▶ **Written problem**:
Search the data for the word "shown" and copy every line where it occurs.

▶ **Data lines**:
[Start]
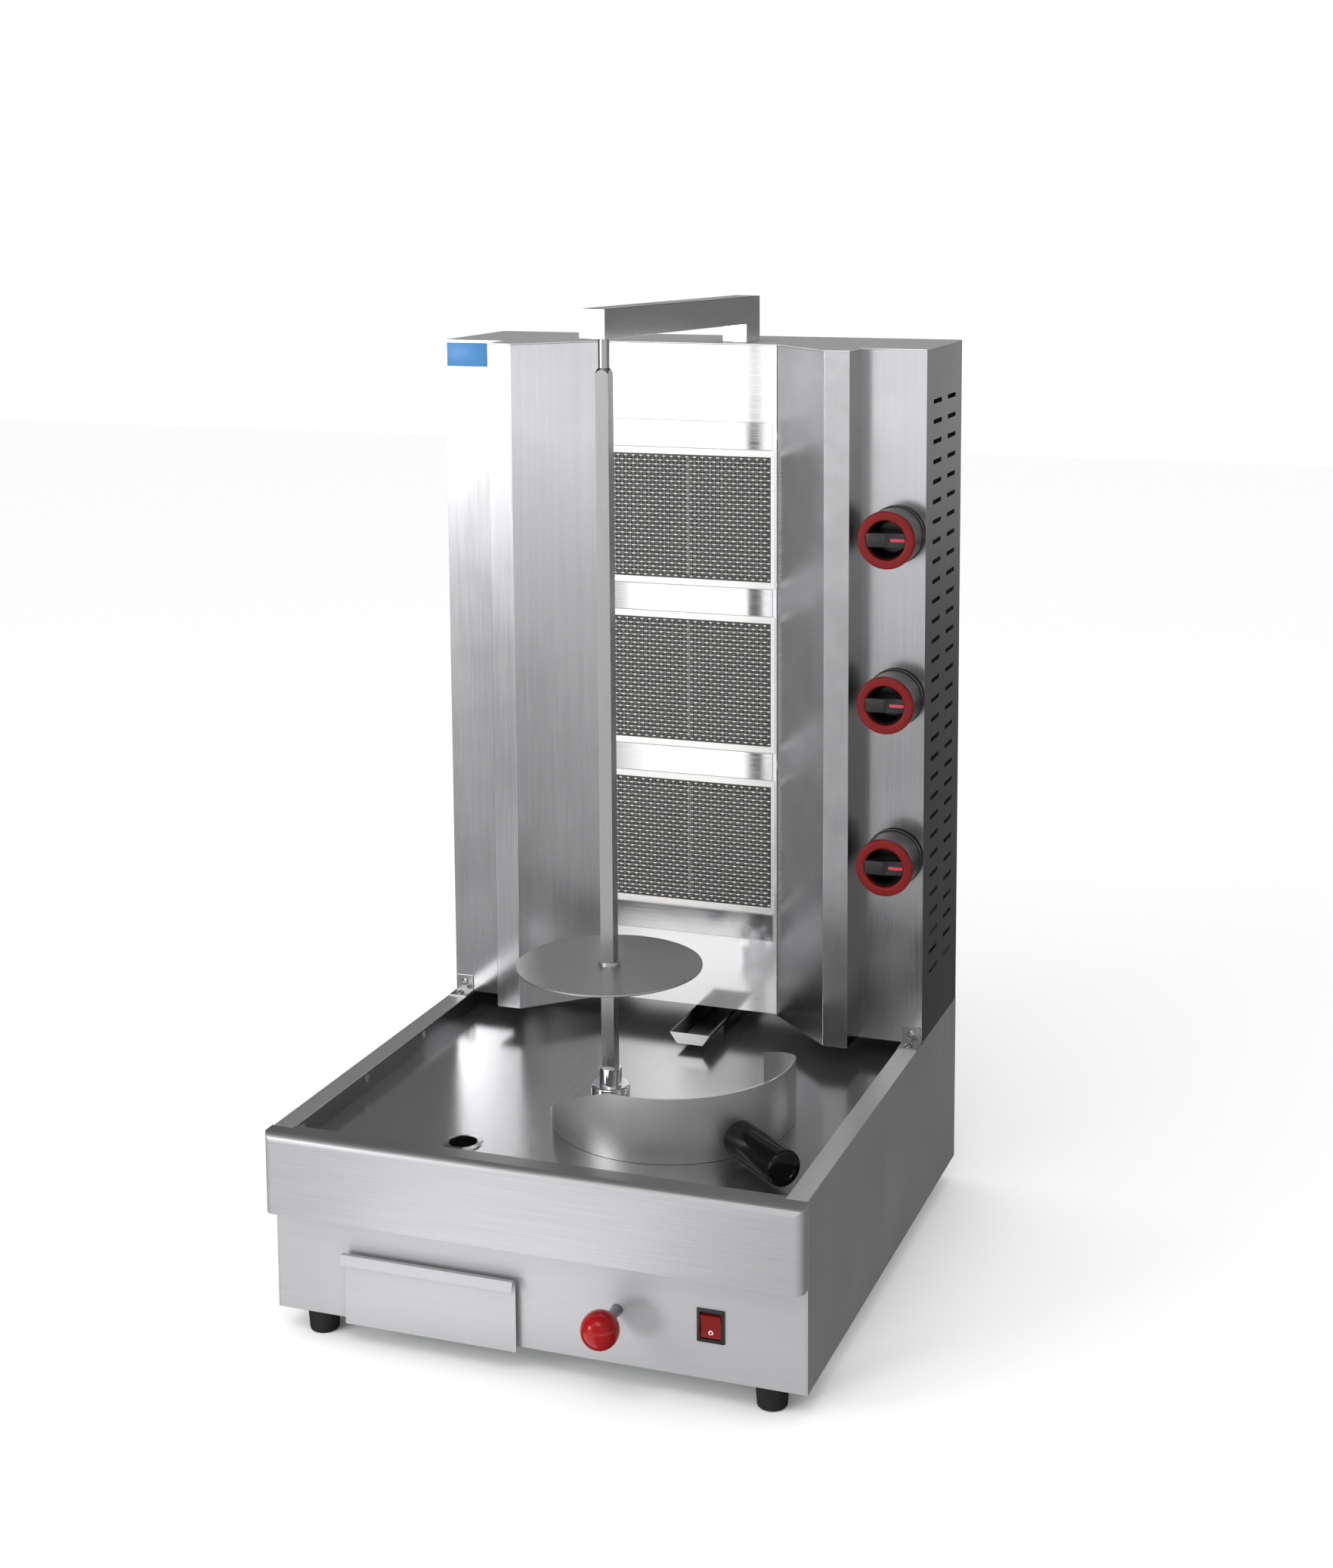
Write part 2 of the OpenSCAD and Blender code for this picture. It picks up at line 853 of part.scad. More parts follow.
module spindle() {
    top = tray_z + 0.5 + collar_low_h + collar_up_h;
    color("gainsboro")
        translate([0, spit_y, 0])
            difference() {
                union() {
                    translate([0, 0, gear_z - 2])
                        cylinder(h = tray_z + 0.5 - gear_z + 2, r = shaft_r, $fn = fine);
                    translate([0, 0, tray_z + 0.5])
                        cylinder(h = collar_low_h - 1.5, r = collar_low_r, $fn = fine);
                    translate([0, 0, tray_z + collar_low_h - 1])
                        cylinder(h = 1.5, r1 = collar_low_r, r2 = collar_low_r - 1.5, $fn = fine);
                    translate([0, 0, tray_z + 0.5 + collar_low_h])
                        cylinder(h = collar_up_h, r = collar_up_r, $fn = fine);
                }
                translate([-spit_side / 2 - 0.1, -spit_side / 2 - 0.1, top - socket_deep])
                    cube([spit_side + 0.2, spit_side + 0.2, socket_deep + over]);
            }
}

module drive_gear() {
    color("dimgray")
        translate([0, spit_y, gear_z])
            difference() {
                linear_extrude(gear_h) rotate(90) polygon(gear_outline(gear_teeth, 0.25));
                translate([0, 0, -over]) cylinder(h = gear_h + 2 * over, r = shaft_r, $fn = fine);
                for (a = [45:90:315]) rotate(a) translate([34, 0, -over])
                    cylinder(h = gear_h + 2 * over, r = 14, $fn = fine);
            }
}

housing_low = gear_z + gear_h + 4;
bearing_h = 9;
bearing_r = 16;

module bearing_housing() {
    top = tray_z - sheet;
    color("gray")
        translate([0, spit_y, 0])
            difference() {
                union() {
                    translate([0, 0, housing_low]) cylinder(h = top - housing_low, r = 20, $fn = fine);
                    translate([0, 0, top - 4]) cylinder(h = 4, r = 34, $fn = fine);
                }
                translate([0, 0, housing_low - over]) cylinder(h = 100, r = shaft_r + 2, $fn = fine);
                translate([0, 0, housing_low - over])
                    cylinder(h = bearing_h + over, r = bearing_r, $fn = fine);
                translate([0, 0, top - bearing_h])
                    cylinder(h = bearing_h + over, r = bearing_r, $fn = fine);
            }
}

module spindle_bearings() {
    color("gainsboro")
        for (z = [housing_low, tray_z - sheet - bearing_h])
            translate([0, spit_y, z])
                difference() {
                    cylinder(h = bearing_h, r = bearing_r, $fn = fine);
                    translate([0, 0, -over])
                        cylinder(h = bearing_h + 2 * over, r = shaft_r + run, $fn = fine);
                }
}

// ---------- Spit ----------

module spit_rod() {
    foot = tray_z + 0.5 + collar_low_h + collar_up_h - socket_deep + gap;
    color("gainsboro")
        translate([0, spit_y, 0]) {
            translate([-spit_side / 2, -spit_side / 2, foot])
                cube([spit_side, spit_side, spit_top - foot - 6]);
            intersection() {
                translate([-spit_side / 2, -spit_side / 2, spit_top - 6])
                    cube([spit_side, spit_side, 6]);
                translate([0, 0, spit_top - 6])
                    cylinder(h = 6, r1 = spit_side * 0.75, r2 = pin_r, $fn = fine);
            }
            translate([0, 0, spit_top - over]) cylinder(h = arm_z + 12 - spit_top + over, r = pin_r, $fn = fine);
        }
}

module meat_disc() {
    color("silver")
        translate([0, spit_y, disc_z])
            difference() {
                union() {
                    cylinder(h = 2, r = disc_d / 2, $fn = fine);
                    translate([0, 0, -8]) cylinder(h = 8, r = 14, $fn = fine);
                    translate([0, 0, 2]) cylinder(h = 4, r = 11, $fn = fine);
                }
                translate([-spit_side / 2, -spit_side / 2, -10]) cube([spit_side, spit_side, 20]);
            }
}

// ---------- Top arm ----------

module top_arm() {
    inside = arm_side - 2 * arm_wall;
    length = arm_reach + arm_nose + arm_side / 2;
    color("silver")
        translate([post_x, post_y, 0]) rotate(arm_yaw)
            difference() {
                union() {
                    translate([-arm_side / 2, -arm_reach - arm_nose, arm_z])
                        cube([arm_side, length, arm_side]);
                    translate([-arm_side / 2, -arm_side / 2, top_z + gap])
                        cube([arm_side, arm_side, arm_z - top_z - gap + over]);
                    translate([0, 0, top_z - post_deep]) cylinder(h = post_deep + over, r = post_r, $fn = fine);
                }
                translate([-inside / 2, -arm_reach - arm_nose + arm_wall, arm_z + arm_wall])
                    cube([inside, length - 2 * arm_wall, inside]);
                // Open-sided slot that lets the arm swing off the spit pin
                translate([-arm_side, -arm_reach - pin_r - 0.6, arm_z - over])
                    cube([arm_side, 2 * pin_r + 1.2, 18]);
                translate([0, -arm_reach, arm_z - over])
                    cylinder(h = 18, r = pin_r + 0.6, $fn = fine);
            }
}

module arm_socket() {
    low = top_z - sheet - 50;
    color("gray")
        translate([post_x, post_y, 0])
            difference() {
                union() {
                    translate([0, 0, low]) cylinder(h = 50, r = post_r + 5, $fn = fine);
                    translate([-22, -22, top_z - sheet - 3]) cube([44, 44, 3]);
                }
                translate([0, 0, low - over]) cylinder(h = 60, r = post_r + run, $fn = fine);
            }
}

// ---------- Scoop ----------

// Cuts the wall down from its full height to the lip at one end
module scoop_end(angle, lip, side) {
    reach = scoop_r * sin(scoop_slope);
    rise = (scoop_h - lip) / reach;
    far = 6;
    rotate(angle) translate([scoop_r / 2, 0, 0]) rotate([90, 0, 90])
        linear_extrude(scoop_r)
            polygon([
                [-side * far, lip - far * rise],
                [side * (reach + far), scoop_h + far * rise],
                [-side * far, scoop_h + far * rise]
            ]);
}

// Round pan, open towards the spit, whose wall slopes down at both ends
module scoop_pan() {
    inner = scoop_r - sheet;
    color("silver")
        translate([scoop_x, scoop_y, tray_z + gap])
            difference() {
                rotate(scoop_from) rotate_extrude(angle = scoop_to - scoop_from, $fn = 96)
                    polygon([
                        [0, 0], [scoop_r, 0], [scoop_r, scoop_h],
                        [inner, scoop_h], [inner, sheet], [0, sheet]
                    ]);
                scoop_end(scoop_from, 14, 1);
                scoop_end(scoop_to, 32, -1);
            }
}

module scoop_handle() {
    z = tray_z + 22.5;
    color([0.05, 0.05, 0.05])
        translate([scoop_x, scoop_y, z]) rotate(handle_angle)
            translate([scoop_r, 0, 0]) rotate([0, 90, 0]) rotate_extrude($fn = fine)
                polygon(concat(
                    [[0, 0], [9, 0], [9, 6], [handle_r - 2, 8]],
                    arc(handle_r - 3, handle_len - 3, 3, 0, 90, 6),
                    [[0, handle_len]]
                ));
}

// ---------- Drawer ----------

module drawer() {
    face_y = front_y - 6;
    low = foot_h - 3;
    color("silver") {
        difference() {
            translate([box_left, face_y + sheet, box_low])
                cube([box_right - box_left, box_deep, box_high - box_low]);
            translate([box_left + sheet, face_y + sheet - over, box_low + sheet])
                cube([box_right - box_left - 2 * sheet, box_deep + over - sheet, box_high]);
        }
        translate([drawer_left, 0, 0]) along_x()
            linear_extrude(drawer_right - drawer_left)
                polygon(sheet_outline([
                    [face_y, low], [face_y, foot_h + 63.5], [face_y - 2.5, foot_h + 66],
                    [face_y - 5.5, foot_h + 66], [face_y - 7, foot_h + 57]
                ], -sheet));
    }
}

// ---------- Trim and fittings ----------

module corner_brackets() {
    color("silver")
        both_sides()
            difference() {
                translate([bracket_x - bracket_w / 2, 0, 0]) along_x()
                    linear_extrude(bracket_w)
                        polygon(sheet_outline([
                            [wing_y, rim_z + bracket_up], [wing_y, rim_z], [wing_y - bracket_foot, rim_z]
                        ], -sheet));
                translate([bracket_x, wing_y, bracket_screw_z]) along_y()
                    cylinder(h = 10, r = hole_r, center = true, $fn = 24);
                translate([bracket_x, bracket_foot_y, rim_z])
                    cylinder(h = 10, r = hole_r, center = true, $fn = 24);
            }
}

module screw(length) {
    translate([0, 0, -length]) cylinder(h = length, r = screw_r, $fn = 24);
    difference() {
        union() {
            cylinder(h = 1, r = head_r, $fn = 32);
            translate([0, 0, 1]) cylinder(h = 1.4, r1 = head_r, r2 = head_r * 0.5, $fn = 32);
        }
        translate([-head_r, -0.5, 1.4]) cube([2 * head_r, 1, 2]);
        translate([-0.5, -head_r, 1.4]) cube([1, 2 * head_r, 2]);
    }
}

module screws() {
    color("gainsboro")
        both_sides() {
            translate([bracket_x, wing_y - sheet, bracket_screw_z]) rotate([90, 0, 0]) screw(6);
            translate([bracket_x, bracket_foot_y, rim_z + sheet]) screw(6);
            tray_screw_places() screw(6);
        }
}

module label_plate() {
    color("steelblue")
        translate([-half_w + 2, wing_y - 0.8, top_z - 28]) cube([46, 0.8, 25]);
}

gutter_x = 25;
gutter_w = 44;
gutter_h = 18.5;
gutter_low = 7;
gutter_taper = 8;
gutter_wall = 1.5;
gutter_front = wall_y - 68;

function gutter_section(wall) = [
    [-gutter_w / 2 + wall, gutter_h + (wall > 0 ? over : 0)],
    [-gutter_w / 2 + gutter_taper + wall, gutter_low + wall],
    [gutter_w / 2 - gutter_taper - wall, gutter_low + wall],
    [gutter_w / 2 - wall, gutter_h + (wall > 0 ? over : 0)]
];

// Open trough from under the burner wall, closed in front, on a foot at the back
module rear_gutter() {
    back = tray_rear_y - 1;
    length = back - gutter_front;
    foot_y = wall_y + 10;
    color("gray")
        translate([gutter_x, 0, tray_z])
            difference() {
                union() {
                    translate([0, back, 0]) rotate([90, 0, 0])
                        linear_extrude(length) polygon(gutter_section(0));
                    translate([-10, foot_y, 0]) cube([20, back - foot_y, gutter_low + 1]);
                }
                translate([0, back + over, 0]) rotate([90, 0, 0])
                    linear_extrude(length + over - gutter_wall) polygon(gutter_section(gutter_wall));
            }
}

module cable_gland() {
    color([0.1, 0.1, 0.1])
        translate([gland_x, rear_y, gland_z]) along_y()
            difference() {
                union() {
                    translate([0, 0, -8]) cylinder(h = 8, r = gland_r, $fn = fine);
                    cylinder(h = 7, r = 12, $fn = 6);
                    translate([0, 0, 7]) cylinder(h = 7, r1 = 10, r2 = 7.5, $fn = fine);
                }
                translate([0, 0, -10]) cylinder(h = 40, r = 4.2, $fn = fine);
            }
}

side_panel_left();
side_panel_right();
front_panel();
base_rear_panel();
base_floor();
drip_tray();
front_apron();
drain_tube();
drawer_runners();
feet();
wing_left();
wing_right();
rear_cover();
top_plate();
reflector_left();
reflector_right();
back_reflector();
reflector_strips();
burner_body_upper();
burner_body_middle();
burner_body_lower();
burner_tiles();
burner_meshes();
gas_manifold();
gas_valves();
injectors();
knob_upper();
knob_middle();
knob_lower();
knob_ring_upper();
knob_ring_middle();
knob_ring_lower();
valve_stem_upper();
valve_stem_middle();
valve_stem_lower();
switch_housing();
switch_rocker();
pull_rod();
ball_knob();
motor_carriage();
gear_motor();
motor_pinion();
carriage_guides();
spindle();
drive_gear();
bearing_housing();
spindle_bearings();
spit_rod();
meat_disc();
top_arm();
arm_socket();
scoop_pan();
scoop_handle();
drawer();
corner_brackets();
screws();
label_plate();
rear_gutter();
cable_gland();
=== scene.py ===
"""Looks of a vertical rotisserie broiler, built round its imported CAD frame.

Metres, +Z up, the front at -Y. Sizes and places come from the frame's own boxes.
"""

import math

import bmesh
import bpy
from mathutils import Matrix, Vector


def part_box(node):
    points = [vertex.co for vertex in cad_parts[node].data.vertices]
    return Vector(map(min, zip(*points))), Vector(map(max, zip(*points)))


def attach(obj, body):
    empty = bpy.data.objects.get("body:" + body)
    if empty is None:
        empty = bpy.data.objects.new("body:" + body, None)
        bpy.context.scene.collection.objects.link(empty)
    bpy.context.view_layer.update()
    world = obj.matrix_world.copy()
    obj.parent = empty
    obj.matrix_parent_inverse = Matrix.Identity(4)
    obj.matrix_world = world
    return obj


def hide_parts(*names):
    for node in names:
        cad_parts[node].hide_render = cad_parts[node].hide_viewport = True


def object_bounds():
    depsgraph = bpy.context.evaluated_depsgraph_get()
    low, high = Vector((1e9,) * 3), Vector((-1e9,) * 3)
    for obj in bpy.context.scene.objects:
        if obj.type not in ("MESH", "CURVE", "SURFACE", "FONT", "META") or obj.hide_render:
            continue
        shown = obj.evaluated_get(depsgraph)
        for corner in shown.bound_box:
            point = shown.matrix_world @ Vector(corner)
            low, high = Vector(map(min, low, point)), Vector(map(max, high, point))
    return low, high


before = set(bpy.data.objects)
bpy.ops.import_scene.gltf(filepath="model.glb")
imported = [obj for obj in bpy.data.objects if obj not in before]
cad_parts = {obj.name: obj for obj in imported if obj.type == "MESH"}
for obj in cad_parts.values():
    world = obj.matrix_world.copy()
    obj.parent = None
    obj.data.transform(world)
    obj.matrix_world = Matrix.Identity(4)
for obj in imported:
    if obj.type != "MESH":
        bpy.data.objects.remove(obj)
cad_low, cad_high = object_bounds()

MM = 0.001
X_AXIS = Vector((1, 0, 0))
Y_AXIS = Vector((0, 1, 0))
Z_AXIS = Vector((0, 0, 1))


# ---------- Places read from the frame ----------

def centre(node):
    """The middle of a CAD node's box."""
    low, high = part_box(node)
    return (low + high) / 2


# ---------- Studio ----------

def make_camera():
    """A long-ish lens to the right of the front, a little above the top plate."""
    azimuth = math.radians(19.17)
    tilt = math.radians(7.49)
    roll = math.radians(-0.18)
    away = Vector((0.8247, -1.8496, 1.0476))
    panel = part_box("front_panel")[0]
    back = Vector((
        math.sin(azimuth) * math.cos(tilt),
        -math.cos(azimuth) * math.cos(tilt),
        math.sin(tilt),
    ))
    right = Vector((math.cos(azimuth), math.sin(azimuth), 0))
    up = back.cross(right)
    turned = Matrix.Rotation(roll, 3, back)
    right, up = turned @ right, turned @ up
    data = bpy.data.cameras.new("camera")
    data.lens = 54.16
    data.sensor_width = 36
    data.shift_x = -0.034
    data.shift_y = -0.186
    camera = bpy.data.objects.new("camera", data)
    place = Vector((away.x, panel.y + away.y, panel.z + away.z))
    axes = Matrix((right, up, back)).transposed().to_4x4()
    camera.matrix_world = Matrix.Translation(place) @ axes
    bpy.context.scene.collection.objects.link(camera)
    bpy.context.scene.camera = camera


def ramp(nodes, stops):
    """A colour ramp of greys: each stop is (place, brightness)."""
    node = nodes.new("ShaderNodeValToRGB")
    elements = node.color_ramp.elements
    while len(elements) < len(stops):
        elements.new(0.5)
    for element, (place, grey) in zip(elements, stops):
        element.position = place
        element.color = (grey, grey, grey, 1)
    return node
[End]
▶ **Finished exercise**:
        shown = obj.evaluated_get(depsgraph)
        for corner in shown.bound_box:
            point = shown.matrix_world @ Vector(corner)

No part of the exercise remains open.